The reverse has the following printing: The Australian Museum, Sydney, New South Wales. On behalf of the Trustees of the Australian Museum, I have pleasure in acknowledging the receipt of your publications undernoted and in conveying to you their thanks for the same. S. Sinclair, Secretary and Librarian. There is a ms. ‘11/4/12' and ‘Bulletin 1912 NO 3'. The reverse clearly shows that the perfin perforates the card. In the top RH corner there is a ‘belt & buckle’ Australian Museum Sydney, with a crown in the centre. The purple oval is a reception handstrike in cyrrilic dated 8 MAR 1912 (Figure 2).

Figure 2

The founding of the St. Petersburg Imperial Academy of Sciences in 1724-25 was the culmination of years of work by Gottfried Wilhelm von Leibniz (German philosopher and mathematician) and Emperor Peter I of Russia. In 1697-98 Peter had traveled in Western Europe to observe Western science and culture, and he corresponded with Leibniz about the state of Russian science. Leibniz gave Peter advice about the acquisition of books, machines and artistic objects; open libraries, museums, botanical gardens; and most importantly the establishment of academies and schools in a Western European style. On 22 January1724 Peter approved a plan to establish an Academy of Sciences, based on the Paris Academy, where Peter had visited in 1725. Emperor Peter never saw the Academy come to fruition for he died on 28 January 1725, and his widow became Empress Catherine I.

Scholars and scientists were attracted from many Western European countries but the political atmosphere in Russia took a turn for the worse as Catherine died in 1727 and the grandson of Peter I, at the age of 12, became Peter II. He was frequently sickly and easily influenced by his more conservative courtiers. Peter II moved the capital to Moscow and he allowed the Russian science movement to deteriorate along with the Academy. Peter II soon died and he was succeeded by Anna Ivanovna, the grand-niece of Peter I. Over her reign, the increasingly xenophobic public became hostile to the Empress and to the largely-German faculty at the Academy. With Anna’s death in 1740, the throne passed to her grand-nephew, Ivan VI, an infant at this time. Ivan’s mother (and Anna’s niece) Anna Leopoldovna took over an unpopular regency, and the years1740-41 were characterised by uncertainty and political turmoil. The scientist, Leonhard Paul Euler, Swiss born mathematician and physicist, who had been the guiding force at the Academy, resigned and took up a position in Berlin. In December 1741, the regency was overthrown, and the daughter of Peter I, Elizabeth was declared Empress.

The most notable change in Russian science during this time was the issuance of the Academy’s Charter in 1747. In addition, changes were made including the devolving of some functions of the Academy into an associated University; reorganized scientific departments within the Academy proper; and, the pronouncement of Russian and Latin as the Academy’s official Languages.

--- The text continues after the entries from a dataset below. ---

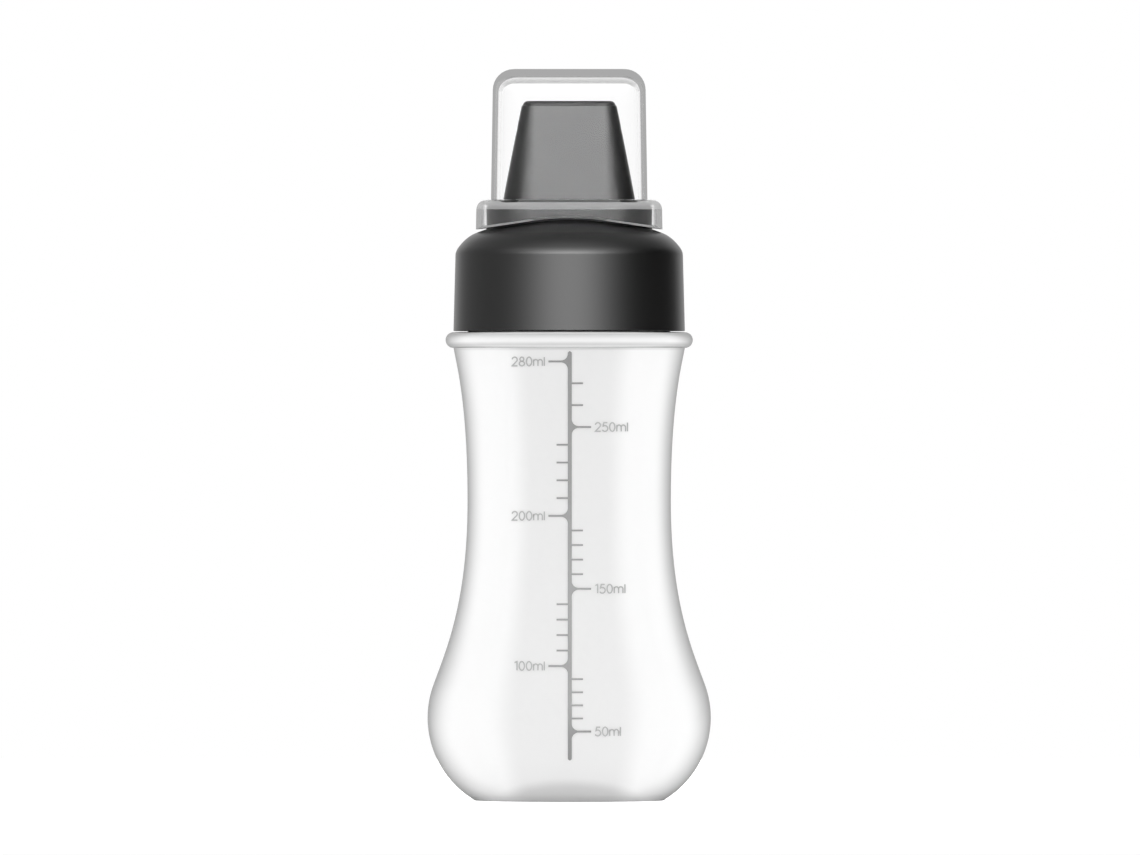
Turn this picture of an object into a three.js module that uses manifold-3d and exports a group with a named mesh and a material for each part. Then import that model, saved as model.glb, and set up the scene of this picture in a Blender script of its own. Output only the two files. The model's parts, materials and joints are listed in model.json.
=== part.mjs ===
// A squeeze bottle for sauces, with a screw cap that pours five lines at once.
// Millimetres, +Z up. The origin is the centre of the base, on the table.
// Four mouldings: the blown bottle, the screw cap with its flat nozzle,
// the soft sealing ring inside the cap, and the clear dust cover.

import * as THREE from 'three';
import { mergeVertices } from 'three/addons/utils/BufferGeometryUtils.js';
import Module from 'manifold-3d';

const wasm = await Module();
wasm.setup();

// Bottle body
const baseRadius = 24;
const standWidth = 1.7;
const puntHeight = 4.4;
const bulgeRadius = 36;
const bulgeHeight = 21;
const bulgeTopAngle = 20;
const waistRadius = 25.85;
const waistHeight = 76;
const bodyHeight = 114.9;
const flareAngle = 9;
const bottleWall = 1.2;

// Support bead and neck
const beadRadius = 31.4;
const beadHeight = 4;
const neckRadius = 25.5;
const neckHeight = 19.1;
const neckWall = 1.5;
const lipRound = 0.4;

// Screw thread, shared by the neck and the cap
const threadLead = 4.2;
const threadTurns = 2.25;
const threadStart = 4.5;
const threadHeight = 1.3;
const threadRootWidth = 2;
const threadCrestWidth = 0.9;
const threadClearance = 0.5;
const threadFlankGap = 0.3;
const threadOverlap = 0.5;
const threadRoot = 0.4;
const threadRunOut = 0.2;

// Sealing ring
const sealThickness = 1.5;
const sealWidth = 3.8;
const sealGap = 0.1;
const sealSideGap = 0.3;

// Screw cap
const capGap = 0.3;
const capWall = 1.6;
const capDraft = 0.5;
const capChamfer = 0.4;
const capCrease = 0.9;
const creaseDrop = 0.4;
const seatShelf = 0.2;
const shoulderSpan = 5.4;
const shoulderFullness = 0.58;
const domeRadius = 66;
const domeRise = 8.8;
const roofWall = 2;

// Plinth under the nozzle
const plinthLength = 42.2;
const plinthDepth = 24.8;
const plinthCorner = 11.5;
const plinthRise = 1.9;
const plinthRound = 0.7;

// Nozzle
const nozzleLine = 17.2;
const nozzleBaseRadius = 8.9;
const nozzleTopRadius = 3.2;
const nozzleHeight = 27.2;
const nozzleRound = 1.3;
const nozzleFoot = 0.8;
const nozzleWall = 1.6;
const holeCount = 5;
const holeRadius = 1.1;

// Dust cover
const coverGap = 0.3;
const coverRimGap = 0.9;
const coverFit = 0.5;
const coverSkirtWall = 2;
const coverShelf = 1.8;
const coverShelfRound = 2.5;
const coverSkirtDraft = 0.2;
const coverAround = 0.95;
const coverWall = 1.4;
const coverCorner = 7;
const coverHeadroom = 6.15;
const coverRoof = 1.9;
const coverRound = 5.3;
const coverDraft = 0.45;

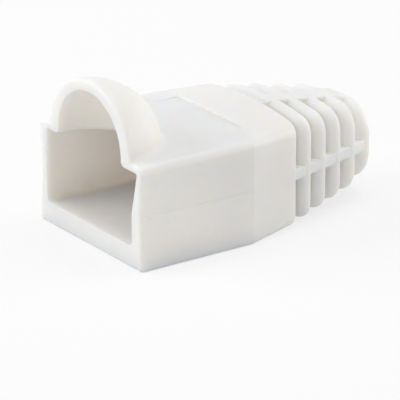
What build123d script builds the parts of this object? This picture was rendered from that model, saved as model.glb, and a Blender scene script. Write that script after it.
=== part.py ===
"""Strain relief boot for an eight-contact modular plug: one soft moulding.

The open mouth faces -Y, the cable leaves at +Y, and the flat underside lies in Z = 0. X = 0 is the
middle plane. Y is measured from the mouth while the forms are made, and the finished moulding is then
moved so that the origin is at the middle of its length. All sizes are in millimetres.
"""
from build123d import *
import os

# Mouth box that grips the plug
body_width = 14.0
body_height = 8.35
straight_length = 10.3
side_wall = 1.1
floor_thickness = 1.8
roof_thickness = 0.55
mouth_crown = 0.05
mouth_top_radius = 0.65
mouth_low_radius = 0.3
mouth_rim_radius = 0.3
pocket_depth = 10.6
pocket_top_radius = 0.15
pocket_low_radius = 0.45
pocket_crown = 0.02
funnel_end = 13.6
neck_ledge = 0.15
neck_roundness = 0.9

# Parting plane of the mould. At the mouth the soft walls have drawn in there, and the +X wall is
# thinner inside from there up.
parting_height = 4.4
mouth_pinch = 0.25
mouth_wear = 0.5
rear_pinch = 0.02
seam_depth = 0.05

# Shoulder between the mouth box and the ribs
crease_crown = 0.25
crease_top_radius = 0.55
crease_low_radius = 0.35
shoulder_end = 14.95
shoulder_draw = 0.98
shoulder_rise = 0.05
shoulder_crown = 0.6
shoulder_top_radius = 1.1
shoulder_low_radius = 1.2

# Ribbed tail: drops and rises are measured from the parting plane
rib_count = 4
rib_thickness = 0.97
rib_gap = 0.77
tail_ring_length = 1.12
taper_half_width = 4.1
taper_drop = 3.61
taper_rise = 3.37
taper_crown = 0.18
taper_radius = 2.05
tail_half_width = 3.55
tail_drop = 3.25
tail_rise = 2.95
tail_crown = 0.1
tail_radius = 2.6
cable_bore_radius = 2.5
side_spine_rise = 0.38
side_spine_drop = 0.48
spine_inset = 0.08
top_spine_width = 2.2
first_spine_sink = 0.3
spine_root = 0.5
rib_front_radius = 0.7
rib_edge_radius = 0.14

# Hood over the latch: half of a hollow ellipsoid of revolution
hood_side_gap = 1.55
hood_wall = 1.2
hood_height = 4.95
hood_roof = 0.9
hood_foot_radius = 0.45
roof_flare = 0.28

# Bare panel sunk in the top, behind the hood
panel_half_width = 4.4
panel_front = 6.0
panel_rear = 11.15
panel_depth = 0.16

# Places that follow from the sizes above
rib_pitch = rib_gap + rib_thickness
last_rib_end = shoulder_end + rib_count * rib_pitch
total_length = last_rib_end + rib_gap + tail_ring_length
pocket_half_width = body_width / 2 - side_wall
pocket_top = body_height - roof_thickness
shoulder_half_width = body_width / 2 - shoulder_draw
shoulder_height = body_height + shoulder_rise
taper_low = parting_height - taper_drop
taper_high = parting_height + taper_rise
tail_low = parting_height - tail_drop
tail_high = parting_height + tail_rise
hood_radius = body_width / 2 - hood_side_gap
hood_inner_radius = hood_radius - hood_wall
hood_inner_height = hood_height - hood_roof
hood_foot_room = hood_side_gap - mouth_top_radius


def section(y, half_width, low, high, crown, top_radius, low_radius, pinch=rear_pinch):
    """Upright rounded section at Y = y: flat underside, a top that rises by crown, sides drawn in by pinch.

    Each corner radius is kept within the straight piece of side wall that it has to fit on.
    """
    waist = half_width - pinch
    top_limit = 0.95 * min(waist, high - parting_height)
    low_limit = 0.95 * min(waist, parting_height - low)
    with BuildSketch(Plane.XZ.offset(-y)) as sketch:
        with BuildLine():
            Polyline((-half_width, high), (-waist, parting_height), (-half_width, low), (half_width, low),
                     (waist, parting_height), (half_width, high))
            ThreePointArc((half_width, high), (0, high + crown), (-half_width, high))
        make_face()
        fillet(sketch.vertices().group_by(Axis.Y)[-1], min(top_radius, top_limit))
        fillet(sketch.vertices().group_by(Axis.Y)[0], min(low_radius, low_limit))
    return sketch.sketch


def block(x_low, x_high, y_low, y_high, z_low, z_high):
    """Rectangular block between two corners."""
    size = (x_high - x_low, y_high - y_low, z_high - z_low)
    middle = ((x_low + x_high) / 2, (y_low + y_high) / 2, (z_low + z_high) / 2)
    return Pos(*middle) * Box(*size)


def box_form():
    """Outside of the mouth box and of the shoulder behind it."""
    half = body_width / 2
    mouth = section(0, half, 0, body_height, mouth_crown, mouth_top_radius, mouth_low_radius, mouth_pinch)
    crease = section(straight_length, half, 0, body_height, crease_crown, crease_top_radius,
                     crease_low_radius)
    return loft([mouth, crease, shoulder_section(0)], ruled=True)


def shoulder_section(inset, y=shoulder_end):
    """Section of the rear of the shoulder, drawn smaller by inset on every side."""
    return section(y, shoulder_half_width - inset, inset, shoulder_height - inset, shoulder_crown,
                   shoulder_top_radius, shoulder_low_radius)


def tail_form(inset):
    """Outside of the tapered tail before the gaps are cut, drawn smaller by inset on every side.

    It starts inside the shoulder, by the length of a spine's root, and its taper grows steeper in the
    middle of the last gap.
    """
    root = shoulder_section(inset, shoulder_end - spine_root)
    taper = section(last_rib_end + rib_gap / 2, taper_half_width - inset, taper_low + inset,
                    taper_high - inset, taper_crown, taper_radius, taper_radius)
    tail = section(total_length, tail_half_width - inset, tail_low + inset, tail_high - inset, tail_crown,
                   tail_radius, tail_radius)
    return loft([root, shoulder_section(inset), taper, tail], ruled=True)


def pocket_section(y, pinch, wear):
    """Upright section of the plug's room at Y = y.

    The +X wall is drawn in by pinch up to the parting plane, and from there it slopes out by wear.
    """
    half = pocket_half_width
    near_top = half + wear
    with BuildSketch(Plane.XZ.offset(-y)) as sketch:
        with BuildLine():
            Polyline((-half, pocket_top), (-half, parting_height), (-half, floor_thickness),
                     (half - pinch, floor_thickness), (half - pinch, parting_height), (near_top, pocket_top))
            ThreePointArc((near_top, pocket_top), (wear / 2, pocket_top + pocket_crown), (-half, pocket_top))
        make_face()
        fillet(sketch.vertices().group_by(Axis.Y)[-1], pocket_top_radius)
        fillet(sketch.vertices().group_by(Axis.Y)[0], pocket_low_radius)
    return sketch.sketch


def plug_pocket():
    """Room for the plug: a box open at the mouth, then a funnel that ends just wider than the cable bore."""
    half = cable_bore_radius + neck_ledge
    front = pocket_section(-1, mouth_pinch, mouth_wear)
    mouth = pocket_section(0, mouth_pinch, mouth_wear)
    back = pocket_section(pocket_depth, rear_pinch, 0)
    neck = section(funnel_end, half, parting_height - half, parting_height + half - pocket_crown,
                   pocket_crown, neck_roundness * half, neck_roundness * half)
    return loft([front, mouth, back, neck], ruled=True)


def cable_bore():
    """Round way for the cable, from inside the funnel out of the tail."""
    start = funnel_end - 0.5
    end = total_length + 1
    return Pos(0, (start + end) / 2, parting_height) * Rot(X=90) * Cylinder(cable_bore_radius, end - start)


def dome(radius, height, foot):
    """Solid turned about the upright line at the mouth.

    Its outline is the foot, a list of points, and above it a quarter ellipse that starts on the top of
    the box at the given radius.
    """
    top = (0, body_height + height)
    with BuildSketch(Plane.XZ) as outline:
        with BuildLine():
            Polyline(top, *foot, (radius, body_height))
            EllipticalCenterArc((0, body_height), radius, height, start_angle=0, arc_size=90)
        make_face()
    return revolve(outline.sketch, Axis.Z)


def hood():
    """Outside of the hood: the half of its dome that lies behind the mouth."""
    wide = body_width
    foot = [(0, body_height)]
    return dome(hood_radius, hood_height, foot) & block(-wide, wide, 0, wide, 0, 2 * wide)


def hood_space():
    """Space under the hood, with the flared opening that it makes in the roof of the pocket."""
    low = pocket_top - roof_flare
    foot = [(0, low), (hood_inner_radius + 2 * roof_flare, low), (hood_inner_radius, pocket_top + roof_flare)]
    return dome(hood_inner_radius, hood_inner_height, foot)


def panel_cut():
    """Wedge that sinks the bare panel: nothing at its front, panel_depth at its rear."""
    front_height = body_height + mouth_crown + (crease_crown - mouth_crown) * panel_front / straight_length
    rear_height = body_height + crease_crown - panel_depth
    above = body_height + hood_height
    with BuildSketch(Plane.YZ) as side:
        with BuildLine():
            Polyline((panel_front, front_height), (panel_rear, rear_height), (panel_rear, above),
                     (panel_front, above), close=True)
        make_face()
    return extrude(side.sketch, amount=panel_half_width, both=True)


def rib(form, start, length):
    """One rib of the tail: a slice of the tapered form, well rounded in front and crisp behind."""
    wide = body_width
    piece = form & block(-wide, wide, start, start + length, -1, wide)
    front = piece.edges().group_by(Axis.Y)[0]
    piece = fillet(front, min(rib_front_radius, 0.9 * (length - rib_edge_radius)))
    return fillet(piece.edges().group_by(Axis.Y)[-1], rib_edge_radius)


def spines():
    """The four bars that join the ribs, rooted in the shoulder and in the tail ring.

    There is one at each side, one on top and one underneath. The top one is sunk in the first gap.
    """
    wide = body_width
    half = top_spine_width / 2
    start = shoulder_end - spine_root
    end = last_rib_end + rib_gap + tail_ring_length / 2
    sunk_top = shoulder_height + shoulder_crown - first_spine_sink
    side = block(-wide, wide, start, end, parting_height - side_spine_drop, parting_height + side_spine_rise)
    upright = block(-half, half, start, end, -1, wide)
    sunk = block(-wide, wide, shoulder_end - rib_edge_radius, shoulder_end + rib_gap + rib_edge_radius,
                 sunk_top, 2 * wide)
    return (tail_form(spine_inset) & (side + upright)) - sunk


def is_hood_foot(edge):
    """True for the edge where the hood meets the top of the box."""
    middle = edge.position_at(0.5)
    reach = (middle.X ** 2 + middle.Y ** 2) ** 0.5
    return abs(middle.Z - body_height) < 0.2 and abs(reach - hood_radius) < 0.1


def hooded_box():
    """Mouth box, shoulder and solid hood, with a hollow at the hood's foot and softened outer rims."""
    body = box_form() + hood()
    body = fillet(body.edges().filter_by(is_hood_foot), min(hood_foot_radius, 0.9 * hood_foot_room))
    body = fillet(body.edges().group_by(Axis.Y)[0], mouth_rim_radius)
    return fillet(body.edges().group_by(Axis.Y)[-1], rib_edge_radius)


def ribbed_tail():
    """The spines with the ribs and the tail ring on them, still without the bore."""
    form = tail_form(0)
    tail = spines() + rib(form, last_rib_end + rib_gap, tail_ring_length)
    for index in range(rib_count):
        tail = tail + rib(form, shoulder_end + rib_gap + index * rib_pitch, rib_thickness)
    return tail


def seam():
    """Fine V-shaped line that the mould leaves along the side walls, from the mouth to the shoulder."""
    places = [(-1, mouth_pinch), (0, mouth_pinch), (straight_length, rear_pinch)]
    wedges = []
    for y, pinch in places:
        tip = body_width / 2 - pinch - seam_depth
        with BuildSketch(Plane.XZ.offset(-y)) as sketch:
            with BuildLine():
                Polyline((tip, parting_height), (tip + 3 * seam_depth, parting_height + 3 * seam_depth),
                         (tip + 3 * seam_depth, parting_height - 3 * seam_depth), close=True)
            make_face()
        wedges.append(sketch.sketch)
    near = loft(wedges, ruled=True)
    return near + mirror(near, Plane.YZ)


def boot():
    """The whole moulding."""
    body = hooded_box() - panel_cut() - plug_pocket() - hood_space()
    body = body - seam()
    return (body + ribbed_tail()) - plug_pocket() - cable_bore()


part = Pos(0, -total_length / 2, 0) * boot()
os.makedirs("parts", exist_ok=True)
export_step(part, "parts/boot.step")
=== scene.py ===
"""White strain relief boot on a pale floor, in soft studio light.

Everything is in metres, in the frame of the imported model: the open mouth faces -Y, the cable end
faces +Y, the hood is on top, and the underside lies on the floor at Z = 0.
"""

import math

import bpy
from mathutils import Matrix, Vector

MM = 0.001

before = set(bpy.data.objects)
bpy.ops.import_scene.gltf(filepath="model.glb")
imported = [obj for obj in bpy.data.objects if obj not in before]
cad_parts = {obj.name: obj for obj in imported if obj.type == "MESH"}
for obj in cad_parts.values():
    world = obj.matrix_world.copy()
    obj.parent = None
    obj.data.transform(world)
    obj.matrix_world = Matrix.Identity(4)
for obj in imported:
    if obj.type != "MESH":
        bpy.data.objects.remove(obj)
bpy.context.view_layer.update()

# Camera, as solved from the straight edges of the box. It aims beside the middle of the part, by
# FRAME_RIGHT and FRAME_UP across its view. LENS and SENSOR are in millimetres of film.
CAMERA_TURN = math.radians(55.12)
CAMERA_RISE = math.radians(21.14)
CAMERA_DISTANCE = 352.5 * MM
NEAREST_SEEN = 10 * MM
FRAME_MIDDLE = Vector((0.0, 1.194, 5.036)) * MM
FRAME_RIGHT = -2.394 * MM
FRAME_UP = -3.905 * MM
LENS = 411.4
SENSOR = 36.0

# Light levels: each is the share of full light on a face that looks at the sky or at the lamp
SKY_LEVEL = 0.38
LEFT_LEVEL = 0.51
REAR_LEVEL = 0.46
TOP_LEVEL = 0.39

# Square soft lamps: the direction from the part to each one, and the distance and side of all
LEFT_DIRECTION = (-0.57, -0.82, 0.45)
REAR_DIRECTION = (0.34, 0.92, 0.14)
TOP_DIRECTION = (0.0, 0.1, 1.0)
LAMP_DISTANCE = 400 * MM
LAMP_SIDE = 300 * MM

# Floor: FLOOR_GLOW is how far its paper is lifted towards plain white in view
FLOOR_HALF = 500 * MM
FLOOR_GLOW = 0.70
PAPER_COLOUR = "#fafafa"
STUDIO_WHITE = "#ffffff"

# Soft PVC: its two faint shades, and the depth that light scatters to, with the share of that depth
# for red, green and blue
PVC_DARKER = "#edebe9"
PVC_LIGHTER = "#f2f0ee"
PVC_REFRACTION = 1.5
SCATTER_DEPTH = 1.8 * MM
SCATTER_SHARES = (1.0, 0.8, 0.55)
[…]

The Academy faculty were displeased with changes in that working hours were now strictly prescribed and the violators fined. From 1756 until 1761 there was conflict in Austria, France and Russia, and Empress Elizabeth died in 1761, when her nephew became Peter III. He was overthrown, for his wife Catherine led the coup against him, and she became Empress Catherine II in 1761. She returned to the pro-Western policies of Peter I, and made a more favorable environment for scientists, although the rivalry between Russian and German faculty of the Academy persisted. Catherine scored a major academic coup, for she persuaded Leonhard Euler to return to St. Petersburg.

Euler would remain there until his death in September 1783; she treated the mathematician as royalty, and he was top-ranked in the Academy faculty. Euler’s second tenure was most productive scholastically, for he wrote nearly half of his 856 catalogued works in St. Petersburg. The Academy published most of these posthumously, exhausting the supply of his works in 1830. Catharine abandoned many of her pro-Western policies and after her death in 1796, she was succeeded by her son, Paul I who went to great lengths to dismantle the pro-Western policies altogether. In his 5 years of reign, Paul decreed that no Russian could attend Western-style school; vhe attempted to prevent foreign books from reaching Russia, and cut off all funding for academic institutions. VThere was a coup against Paul which was followed by the accession of his son, Alexander I, who immediately reversed his father’s draconian measures, and in 1803-04 he presided over a major reorganization of the Academy. As a result of a new charter, the Academy and its members now had a good deal of power in administrative matters. French was allowed in Academy proceedings for the first time and the Academy’s name was changed from the latin Academia Scientiarium Petropolitanae to the french Academie Imperiale des Sciences, as listed on the cover.

The succeeding years were to see great changes in the administration and organization of the Academy, followed by a more restrictive charter in 1836, though with little harmful impact on Russian science. The 1917 Revolution, and the consequent Russian Civil War, led initially to a decline in the Academy’s fortunes. In 1925 the Soviet Government moved the Academy to Moscow. The Petersburgh Academy still exists in Moscow as the Russian Academy of Sciences.

The Australian Museum, Sydney has an international reputation in the fields of natural history and indigenous research, community programs and exhibitions. The Museum was established in 1827 and it is Australia's first museum, with unique and extensive collections of natural science and cultural artefacts. One can only wonder as to what was of interest to the Museum staff in the Bulletin which was supplied by the Academy.